In Kiew aber, so Bundesregierung und angeschlossene Medien, gibt es keine einflussreichen Faschisten. Und Bandera, der mehr als 40 Denkmäler in Kiews Machtbereich erhielt? War kein Nazi, schließlich arbeitete er seit 1945 für „westliche Werte“ und wurde 1959 vom KGB in München umgebracht. Mehr Demokrat ist kaum vorstellbar. Kein deutscher Minister unterlässt es, bei Gelegenheit den bewusst nach Vorbild des „deutschen Grußes“ vom Polen- und Judenmörder Bandera in den 1930ern eingeführten Faschistengruß „Slawa Ukraini!“ auszurufen. Die „Zeitenwende“ verlangt das Bekenntnis zur Vernichtung.
Der Frage, wer Bandera war und welche Rolle seine Organisation Ukrainischer Nationalisten (OUN) nach seinem Tod im Westen und seit dem Ende der Sowjetunion in der Ukraine spielt, widmete sich am 29. Oktober eine Konferenz der Tageszeitung „junge Welt“ in Berlin. Aus den USA waren mit Moss Robeson und Russ Bellant zwei Experten gekommen, die versuchen, das OUN-Netzwerk ans Licht zu ziehen, Jürgen Lloyd (Marx-Engels-Stiftung) sprach zum Thema „Kompromisslose Durchsetzung der Maximalinteressen des Monopolkapitals. Zur Funktion des Faschismus im Ukraine-Krieg.“ Rund 250 Zuhörer folgten den Vorträgen und der abschließenden Podiumsdiskussion im ausverkauften Münzenberg-Saal des ND-Gebäudes, den Livestream verfolgten mehr als 6.000 Nutzer, davon rund 600 permanent. Unter ihnen waren etwa 1.000 aus englischsprachigen Ländern.
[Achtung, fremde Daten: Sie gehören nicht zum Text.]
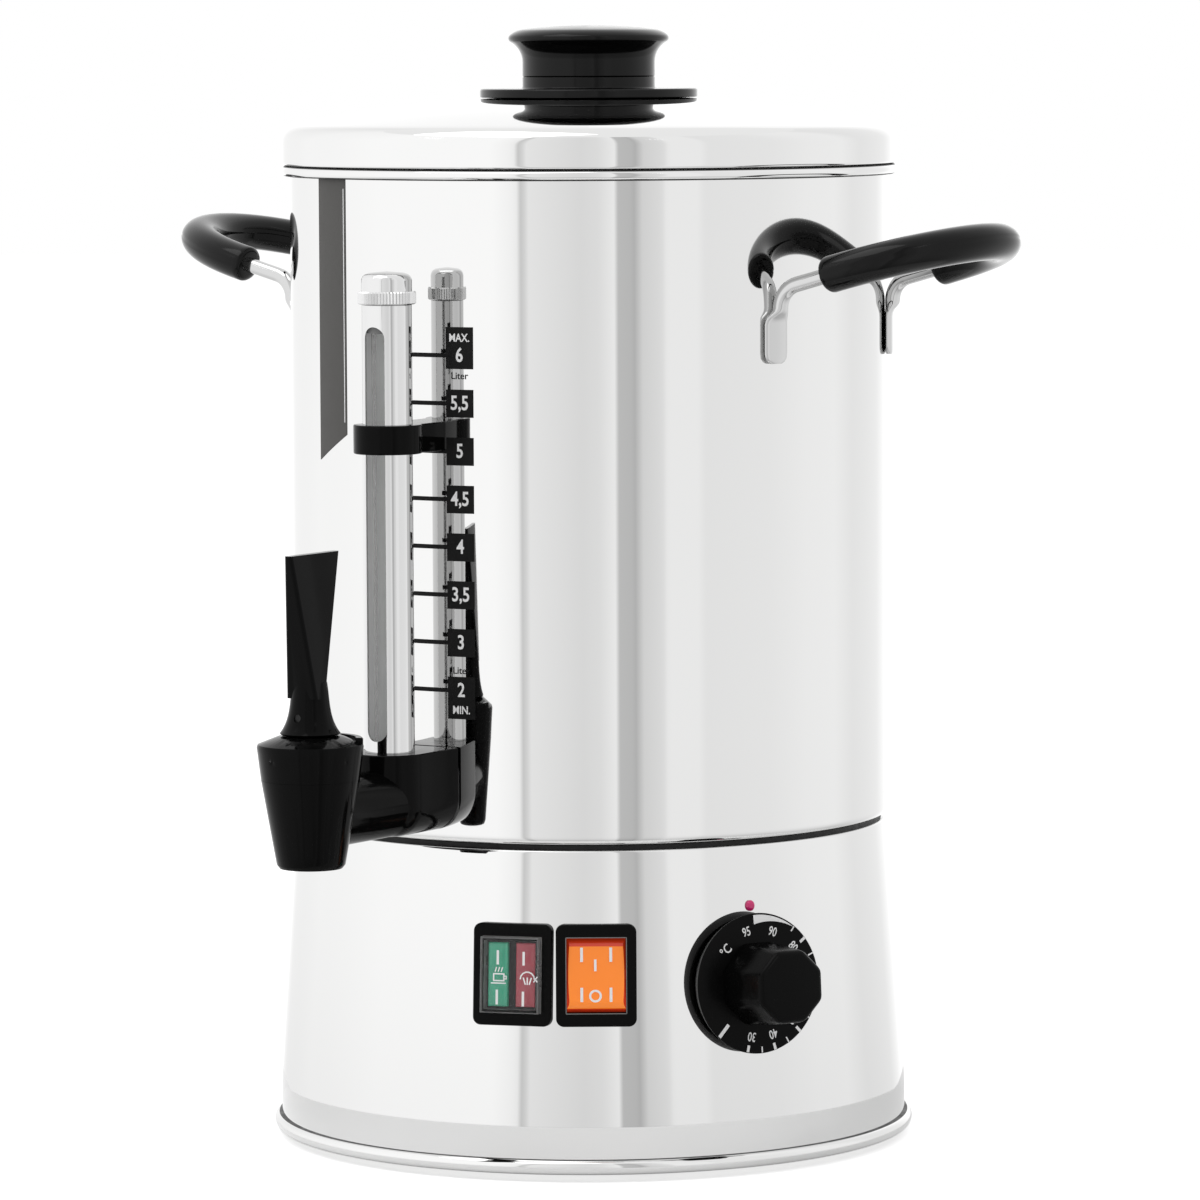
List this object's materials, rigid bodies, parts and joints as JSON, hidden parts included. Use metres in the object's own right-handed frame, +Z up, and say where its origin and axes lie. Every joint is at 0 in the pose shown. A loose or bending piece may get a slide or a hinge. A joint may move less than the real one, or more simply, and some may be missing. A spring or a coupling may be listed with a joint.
{
  "type": "hot water urn",
  "caption": "Upright stainless hot water urn with lid, side handles, level gauge, lever tap, dial thermostat and lit switch panel on a flared base.",
  "frame": {"origin": "on the tank's axis, in the plane that the rubber feet stand on; it lies 2 mm under the mount named underside", "axes": "+Z up along the tank's axis; -Y points to the front, where the tap is; +X points to the side where the switch and dial are"},
  "size_m": [0.3158, 0.302, 0.3717],
  "materials": {
    "polished_steel": "polished stainless steel",
    "satin_steel": "satin stainless steel",
    "steel_hardware": "bright turned steel",
    "cast_aluminium": "cast",
    "element_sheath": "heat-tinted sheath",
    "black_insulation": "moulded phenolic",
    "white_insulation": "moulded",
    "copper": "copper",
    "brass": "stamped",
    "red_plastic": "gloss",
    "black_phenolic": "glossy moulded phenolic",
    "black_plastic": "glossy moulded plastic",
    "black_satin_plastic": "semi-gloss moulded plastic",
    "orange_rocker": "translucent orange, lit from inside when on",
    "black_steel": "blackened steel",
    "clear_plastic": "clear",
    "green_lens": "translucent",
    "red_lens": "translucent",
    "lamp_glass": "clear",
    "glass": "clear tube",
    "silicone": "moulded silicone",
    "black_rubber": "moulded",
    "brown_wire": "insulated",
    "blue_wire": "insulated",
    "green_wire": "green and yellow insulation"
  },
  "bodies": {
    "urn": {"base_brackets": "satin_steel", "base_plate": "satin_steel", "base_screws": "steel_hardware", "base_shell": "polished_steel", "cable_gland": "black_satin_plastic", "cutout_screws": "steel_hardware", "gauge_cap": "polished_steel", "gauge_clamp": "black_plastic", "gauge_glass": "glass", "gauge_seals": "silicone", "gauge_shield": "polished_steel", "gland_cap": "black_satin_plastic", "gland_nut": "black_satin_plastic", "handle_bow_left": "satin_steel", "handle_bow_right": "satin_steel", "handle_grip_left": "black_phenolic", "handle_grip_right": "black_phenolic", "heater_plate": "cast_aluminium", "heating_element": "element_sheath", "index_stud": "red_plastic", "indicator_cover": "clear_plastic", "indicator_green_lens": "green_lens", "indicator_housing": "black_satin_plastic", "indicator_red_lens": "red_lens", "neck_ring": "black_steel", "neon_lamps": "lamp_glass", "rubber_feet": "black_rubber", "spade_terminals": "brass", "switch_housing": "black_satin_plastic", "tank_floor": "satin_steel", "tank_shell": "polished_steel", "tap_body": "black_plastic", "tap_bonnet": "black_plastic", "tap_gasket_inner": "silicone", "tap_gasket_outer": "black_rubber", "tap_nut": "black_plastic", "terminal_block": "white_insulation", "thermal_cutout": "black_insulation", "thermostat_body": "black_insulation", "thermostat_bulb": "copper", "thermostat_screws": "steel_hardware", "valve_spring": "steel_hardware", "wiring_earth": "green_wire", "wiring_live": "brown_wire", "wiring_neutral": "blue_wire"},
    "lid": {"lid_shell": "polished_steel", "lid_collar": "satin_steel", "knob_flange": "black_phenolic", "lid_knob": "black_phenolic", "knob_washer": "steel_hardware", "knob_screw": "steel_hardware"},
    "dial": {"thermostat_knob": "black_phenolic", "thermostat_shaft": "steel_hardware"},
    "rocker": {"switch_rocker": "orange_rocker"},
    "valve": {"valve_stem": "steel_hardware", "seat_cup": "silicone"},
    "lever": {"tap_lever": "black_plastic", "lever_pin": "black_steel"}
  },
  "joints": [
    {"name": "lid_lift", "type": "slide", "parent": "urn", "child": "lid", "axis": [0, 0, 1], "range_m": [0, 0.1]},
    {"name": "dial_turn", "type": "hinge", "parent": "urn", "child": "dial", "pos_m": [0.09044, -0.04748, 0.0624], "axis": [0.8835, -0.4638, 0.0662], "range_deg": [-8, 225]},
    {"name": "rocker_tilt", "type": "hinge", "parent": "urn", "child": "rocker", "pos_m": [0.05373, -0.08274, 0.06669], "axis": [0.8387, 0.5446, 0], "range_deg": [0, 16]},
    {"name": "stem_lift", "type": "slide", "parent": "urn", "child": "valve", "axis": [0, 0, 1], "range_m": [0, 0.0045], "stiffness_N_per_m": 600, "springref_m": -0.002, "deforming": ["valve_spring"]},
    {"name": "lever_tilt", "type": "hinge", "parent": "valve", "child": "lever", "pos_m": [0, -0.1655, 0.155], "axis": [0, 1, 0], "range_deg": [0, 28]}
  ],
  "couplings": [
    {"joint": "lever_tilt", "follows": "stem_lift", "rad_per_m": 108.5}
  ]
}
Robeson, der zwei Vorträge hielt, beschäftigte sich zunächst mit der Geschichte des „Führers“ (Prowidnik) und seiner Organisation seit den 1930er Jahren. Er blätterte eine Chronik von Mordlust, Fanatismus und schließlich Judenvernichtung bei Beginn des deutschen Überfalls auf die Sowjetunion auf. Da Hitler anders als in der Slowakei und in Kroatien keinen ukrainischen Satellitenstaat wünschte, kam es zu Differenzen, als Banderas Stellvertreter Jaroslaw Stezko am 30. Juni in Lwow diesen ausrief und sich bei Hitler dafür bedankte. Die Dankpassage wurde später gestrichen, als Stezko Nachfolger Banderas im Westen wurde. Nach „Ehrenhaft“ im Konzentrationslager Sachsenhausen bot Bandera ab Ende 1944 die Dienste seiner Truppen, die gerade rund 100.000 Polen und vor den Deutschen geflohene Juden in Ostpolen ermordet hatten, seine Dienste den Nazis im Kampf gegen die Rote Armee an, ließ die OUN-Dokumente „demokratisch“ von Antisemitismus auf Antikommunismus umfrisieren und tauchte 1945 in Diensten der USA in München auf. Er hielt einen Atomkrieg gegen die Sowjetunion für nötig und mordete weiter: Wer aus der Community missliebig wurde, verschwand oft spurlos. Eindrucksvoll legte Robeson im zweiten Referat dar, wie die USA und Britannien nach 1945 ein internationales Netzwerk von faschistischen Mördertruppen aus ganz Osteuropa am Leben hielten. Bellant resümierte: Faktisch machte das Bündnissystem der Nazis weiter – es kämpfte in Lateinamerika und in Afrika gegen linke Revolutionäre, trainierte schwedische Faschisten und machte mit der Moon-Sekte gemeinsame Sache. 1985 der damalige OUN-Chef zu Bellant: „Wir haben die US-Regierung durchsetzt.“ Das Ziel, die Ukraine zu nazifizieren, hätten die USA nie aus den Augen verloren.
Lloyd verwies darauf, dass es in der Westukraine dem beherrschenden bürgerlichen Nationalismus gelungen ist, in der Bevölkerung Akzeptanz für faschistische Kräfte durchzusetzen. Die Attacken auf Selenski wegen angeblicher Kapitulationsbereitschaft zeigten, dass es um Kompromisslosigkeit staatlichen Handelns gehe. Lloyd schlussfolgerte: Nicht die verhetzte Massenbasis sei die Ursache für faschistische Gefahr, sondern die auf „äußerste Rigorosität drängende herrschende Klasse“. Im Fall der Ukraine sei das der Westen, der seit 2014 jede Entspannung im Verhältnis zu Russland ablehnt. Generell seien im Monopolkapital „alle Gründe für Faschismus vorhanden“.
Thema der Podiumsdiskussion war vor allem die weltpolitische Einordnung des Geschehens. Videos der Konferenzbeiträge werden auf der Internetseite der „jungen Welt“ nach und nach veröffentlicht.